Okay, great. And I think you’ve talked about this before. Do they still have that irrational competitor out there negatively affecting pricing?

Dave Dullum

Analyst

a great, great question. What we actually have found is -- and as we go into this New Year, of course, it tends to be seasonal business. We actually are winning more than we’re losing and actually have had some pretty good wins. And what we’ve found is they can only be rationale so long. And plus, we’ve frankly have gotten much better support from our manufacturer, which happens to Club Car, which is the main competitor to the irrational competitor. And as a result of that, frankly, it's helping. So I’d say we got a good team effort going there now, and as we go into the New Year, I think we will end up improving our market share again relative to where we were before.

David Gladstone

Analyst

And just to end, J.T. had asked about selling businesses. That’s one way that we can get additional income is when we sell them. Another way of course, and it happens quite frequently in larger companies, is to do a dividend recap, as they call it, in which the company borrows money and pay the dividend out to the shareholders, and management usually gets a bonus as part of that.
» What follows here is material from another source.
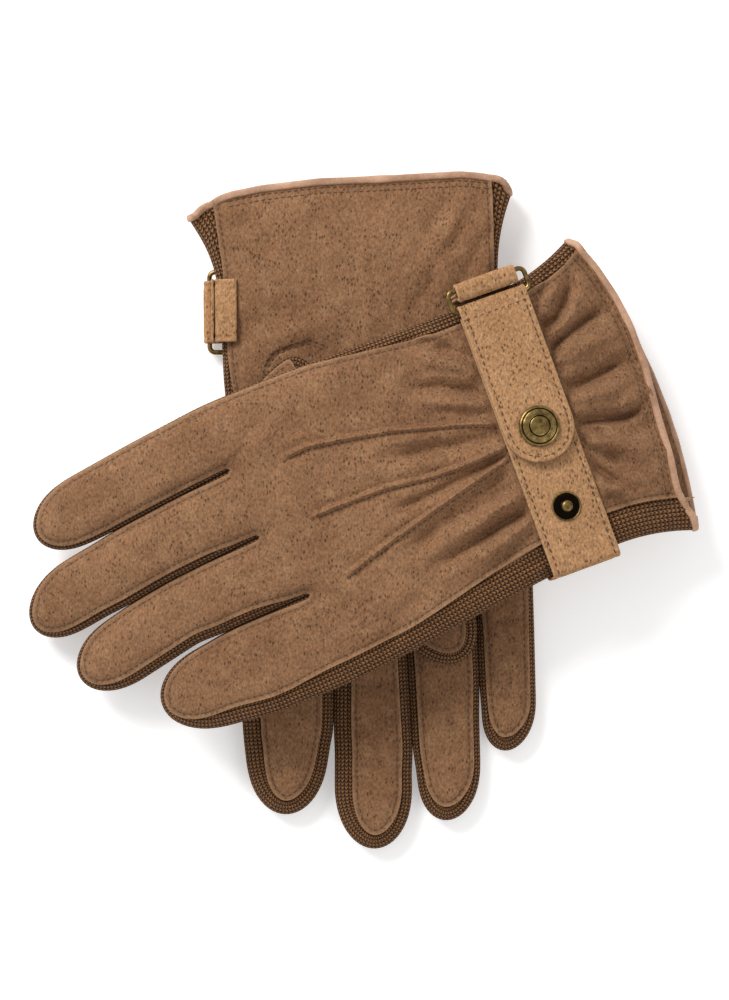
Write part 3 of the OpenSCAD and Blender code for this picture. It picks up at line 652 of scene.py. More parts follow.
        # the whole panel's normals, and a square cut edge
        up_n = turn_normals(h, normal[used])
        loops = np.zeros((len(obj.data.loops), 3))
        for poly in obj.data.polygons:
            for li in poly.loop_indices:
                v = obj.data.loops[li].vertex_index
                if len(poly.vertices) == 4:
                    loops[li] = poly.normal
                else:
                    loops[li] = up_n[v] if v < m else -up_n[v - m]
        obj.data.normals_split_custom_set([tuple(q) for q in loops])
        both = np.r_[inset[used], inset[used]]
        # the edge's paler band is partly wear and partly painted highlight where the panel rolls over; the dark band
        # along the stitching is painted shade in its groove
        mark(obj, "worn_and_lit_edge", np.exp(-(both / 0.7) ** 2))
        mark(obj, "seam_groove_shade", np.exp(-((both - 1.7) / 0.6) ** 2))
        pieces[int(g)] = obj
        flat = xy[used] - xy[used].mean(0)
        cut = xy[used[f]]
    return pieces


# %% The panels of both gloves
PANELS = {}
for h in (LEFT, RIGHT):
    for side, word in ((BACK, "back"), (PALM, "palm")):
        seen = (h, side) in ((LEFT, BACK), (RIGHT, PALM))

        def called(g, h=h, word=word):
            return f"{HANDS[h]}_suede_{word}" if g < 0 else f"{HANDS[h]}_{FINGERS[g]}_suede_{word}"
        PANELS[h, side] = panel(h, side, LINES[h], height / 2, 1.7 if seen else 2.6, called)
        print(called(-1), "and tips:", sum(len(o.data.polygons) for o in PANELS[h, side].values()), "faces")

# %% The thumbs' suede
for h in (LEFT, RIGHT):
    for side, word in ((BACK, "inner"), (PALM, "outer")):
        def called(g, h=h, word=word):
            return f"{HANDS[h]}_thumb_{word}_suede"
        PANELS[h, side, "thumb"] = panel(h, side, THUMB, thumb_mid, 1.9, called, hand=False)
print("thumb panels:", [len(PANELS[h, s, "thumb"][-1].data.polygons) for h in (0, 1) for s in (0, 1)])

# %% [markdown]
# ## Ribbed knit between the panels
# The side walls, the strips between the fingers and the ends of the fingertips are one ribbed wool
# knit. Its ribs run along each strip and round the fingertips, so the mesh is a grid of stations along
# the outline by steps across it, and the ribs are real waves in it. It goes in under the suede's edge on
# both sides. Its map counts centimetres along and across, and the knit's stitches are drawn on that.

# %% Knit walls
rib = 1.6                # from one rib to the next
COLUMNS = 70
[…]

So another way for us to cash in and not really sell our company is to have a dividend recap. And while we don’t have any of those on the horizon, that’s just another way to play the game of taking money out of very successful deals.

Operator

Operator

Mr. Gladstone, at this time, I’m showing no questions in the queue.

David Gladstone

Analyst

All right. That will end this conversation, and we look to talk to you again next quarter. Thank you all.

Operator

Operator

The conference has now concluded. Thank you for attending today’s presentation. You may now disconnect.